The first, widely known as the General Data Protection Regulation (GDPR), will take effect in 2018. This law stems from a distinctive European approach grounded in the normative principle of the right to the ‘free development of the personality’. This right, which has its origins in the German Constitution, is designed to protect the value and dignity of the person based on free self-determination by emphasizing the individual’s capability to control the data and information produced about themself as a necessary precondition for that individual’s capacity to enjoy a truly ‘free’ life. The aim is to create a ‘free’ sphere in which the individual can feel safe from any external inferences. A recent report by Dutch government recently summed it up: “Freedom presupposes distance – a certain amount of social space between the individual and others, including supervising bodies”.

The GDPR regulates not only data collection but also data processing, with an aim to give control (partially) back to the individual. While this aim is attained through a range of individual rights, the most famous one would be “the right to be forgotten,” which allows the individual to request the deletion of their digital traces, provided that there are no legitimate grounds for retaining it (e.g. required for public benefit), regardless of this data’s continuing potential value to its controller – be it a governmental or commercial institution.
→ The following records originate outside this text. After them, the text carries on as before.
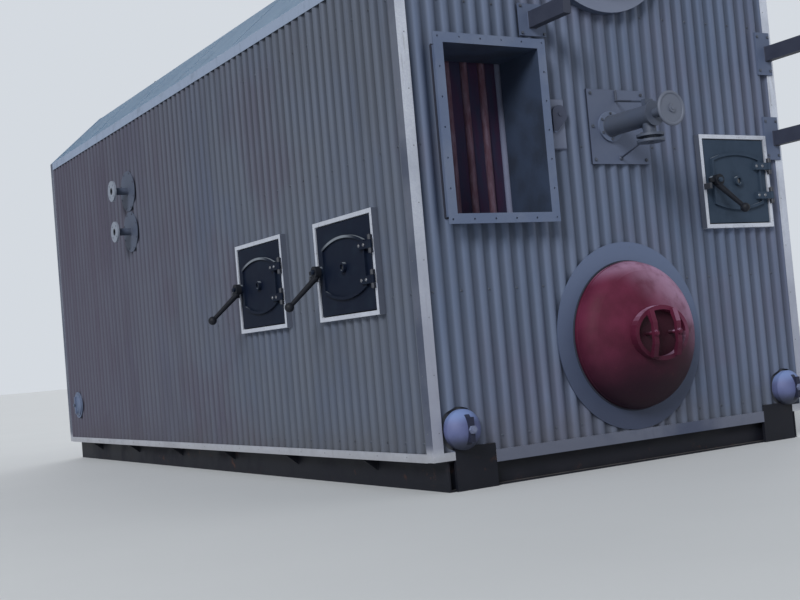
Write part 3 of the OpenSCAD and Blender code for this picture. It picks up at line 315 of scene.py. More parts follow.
def bead(bm, start, end, radius):
    """A run of weld between two places, standing half out of the corner it fills."""
    start, end = Vector(start), Vector(end)
    cylinder(bm, start, end - start, radius, (end - start).length, 8)


black_steel = Finish("skid_black", Specular_IOR_Level=0.25)
dust = black_steel.step(black_steel.noise(0.35, 6), 0.42, 0.75)
rusty_parts = black_steel.step(black_steel.noise(0.8, 2), 0.42, 0.6)
rust = black_steel.step(black_steel.noise(0.09, 8, 0.7), 0.58, 0.68) * rusty_parts
black_steel.base((0.0050, 0.0062, 0.0118), (0.0135, 0.0145, 0.0215), dust)
black_steel.tint((0.11, 0.042, 0.020), rust * 0.5)
# Dust and a painted highlight on what faces up; grime and painted shade on what faces down.
black_steel.weather((0.12, 0.11, 0.105), 0.75, (0.005, 0.005, 0.008), 0.5)
black_steel.done(0.52 + 0.3 * dust, black_steel.noise(0.004, 2) + 0.8 * rust, 0.0004)
dress(black_steel, "skid_runners", "skid_beams", "header_feet")

gusset_first, gusset_step, gussets, gusset_half = -2.855, 1.160, 6, 0.0065
web_x, web_low, web_high = 1.5165, 0.106, 0.185
shelf_z, shelf_in, shelf_out = 0.1855, 1.519, 1.614
gusset_weld = 0.0035
bm = bmesh.new()
for side in (-1, 1):
    for i in range(gussets):
        for face in (-gusset_half, gusset_half):
            y = gusset_first + i * gusset_step + face
            bead(bm, (side * web_x, y, web_low), (side * web_x, y, web_high), gusset_weld)
            bead(bm, (side * shelf_in, y, shelf_z), (side * shelf_out, y, shelf_z), gusset_weld)
link("gusset_welds", bm, black_steel)

# ---------------------------------------------------------------------------
# Wall and floor panels: mineral wool boards behind galvanised sheet, hidden by the
# cladding. They show only at the foot of the casing and round the openings.

# The panels' sheet is coloured far darker than bare zinc: painted shade, as it shows only in shaded gaps.
shaded_backing = Finish("wall_panel", Metallic=0.3)
spangle = Value(shaded_backing.tree, shaded_backing.cells(0.03, "Distance"))
shaded_backing.base((0.040, 0.045, 0.058), (0.075, 0.080, 0.095), spangle)
shaded_backing.done(0.5 + 0.3 * shaded_backing.noise(0.2, 4), shaded_backing.noise(0.05, 3), 0.0008)
dress(shaded_backing, "casing_floor", "front_wall_left", "front_wall_centre", "front_wall_right", "back_wall",
    "left_wall_bands", "left_wall_piers", "right_wall")

# ---------------------------------------------------------------------------
# Cladding: rolled steel sheets with upright round waves, painted blue-grey, lapped
# over one wave at their edges and cut round every opening and round the roof's line.
# Hexagon-headed screws with washers hold them through every second valley.

wave_pitch, wave_depth, sheet_gauge = 0.105, 0.020, 0.0007
steps_a_wave, waves_a_sheet = 14, 8
lap_waves, lap_lift = 0.7, 0.0011
core_x, core_y, ridge_x = 1.599, 3.699, 1.622
sheet_back = 0.003
foot_z, eave_z, top_z, deck_x = 0.190, 3.290, 3.820, 1.025
low_z, up_z = 0.840, 3.600
header_x, header_z = 1.417, 0.368
duct_x, duct_z = -1.015, 2.175
peep_x, peep_z = -0.472, 2.244
front_door_x, front_door_z, front_door_w, front_door_h = 1.100, 1.862, 0.670, 0.660
door_places, door_z, side_door_w, side_door_h = (-2.895, -1.585), 1.440, 0.800, 0.670
gauge_y, gauge_z = 1.235, (2.210, 2.594)
hand_y, hand_z = 3.325, 0.590


def cuboid(bm, low, high, bevel=0.0, turn=None):
    """A block between two corners, its edges rounded by the bevel."""
    low, high = Vector(low), Vector(high)
    size, middle = high - low, (high + low) / 2
    place = Matrix.Translation(middle) @ Matrix.Diagonal((*size, 1))
    verts = bmesh.ops.create_cube(bm, size=1.0, matrix=(turn or Matrix()) @ place)["verts"]
    if bevel:
        edges = {edge for vert in verts for edge in vert.link_edges}
        bmesh.ops.bevel(bm, geom=list(edges), offset=bevel, affect="EDGES", segments=1,
            profile=0.5, material=-1, offset_type="OFFSET")


def wave_sheets(bm, span, low, high):
    """Lapped sheets of upright waves for a wall of that span: X across, outside at -Y."""
    waves = round(span / wave_pitch)
    pitch = span / waves
    for first in range(0, waves, waves_a_sheet):
        count = min(waves_a_sheet + (lap_waves if first + waves_a_sheet < waves else 0), waves - first)
        lift = lap_lift * ((first // waves_a_sheet) % 2)
        steps = round(count * steps_a_wave)
        grid = bmesh.ops.create_grid(bm, x_segments=steps, y_segments=1, size=0.5)["verts"]
        for vert in grid:
            x = (vert.co.x + 0.5) * count * pitch + first * pitch
            depth = wave_depth * (0.5 - 0.5 * math.cos(math.tau * x / pitch))
            vert.co = (x - span / 2, -sheet_back - depth - lift, low + (vert.co.y + 0.5) * (high - low))
        sheet = list({face for vert in grid for face in vert.link_faces})
        bmesh.ops.recalc_face_normals(bm, faces=sheet)
        grown = bmesh.ops.extrude_face_region(bm, geom=sheet)["geom"]
        inner = [vert for vert in grown if isinstance(vert, bmesh.types.BMVert)]
        bmesh.ops.translate(bm, verts=inner, vec=(0, sheet_gauge, 0))
    bmesh.ops.recalc_face_normals(bm, faces=bm.faces)


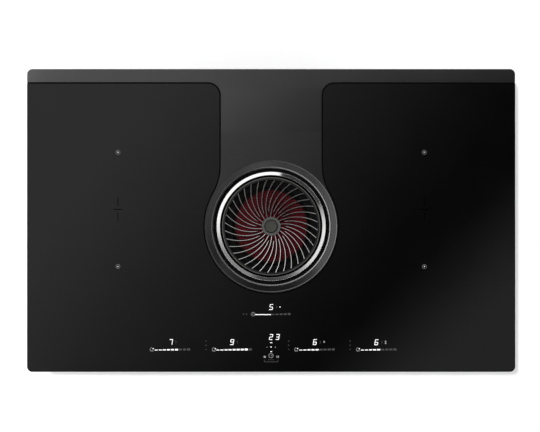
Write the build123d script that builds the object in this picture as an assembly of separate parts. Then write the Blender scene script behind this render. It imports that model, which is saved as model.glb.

Although sometimes mistaken as a restriction of the freedom of the press, this right instead challenges the idea that data collection and processing is somehow a natural part of human life by preventing corporate purposes (competitive market advantage and concomitant value-generation) from overriding individual freedom.

Another critical resource for challenging datafication’s impacts on the quality of life is the growing debate among legal scholars in the USA, where the negative idea of privacy as a ‘right to be let alone’ has become more prominent. Recently, there has been a move toward making connections between the responsible collection and use of data and a sustainable quality of life—a development that challenges the idea of collected personal data as ‘existing naturally’ for corporate and state use. Notable authors here include Julie Cohen, Philip Agre and Marc Rotenberg, and Neil Richards, all of whom have re-interpreted the right to privacy as involving the protections of the processes of constructing one’s identities or generating ideas from ‘surveillance or interference’. The need for such protection is best encapsulated in Cohen’s argument in her book Configuring the Networked Self—that privacy is a ‘breathing room’ that allows the individual to self-develop and to enjoy an ethical life, which points to the importance of living free of surveillance and monitoring if one is to become a healthy citizen.

However, the availability of these critical resources does not mean that there are no limits to the GDPR’s comprehensive legislative scheme and to the legal debates in the USA. For example, we still need to ask questions like: To what extent will these resources deal with the expansion of surveillance-based data extraction and processing identified in the education sector? Will children be allowed to remove their entire educational history once they have become adults? Will a datafied education sector based on new business models allow this?

These issues remain uncertain. But we hope our project will challenge prevailing trends of naturalizing data collection and thereby making it hard to see the potentially disturbing consequences of personal data processing for human life and its possibilities for autonomy and freedom.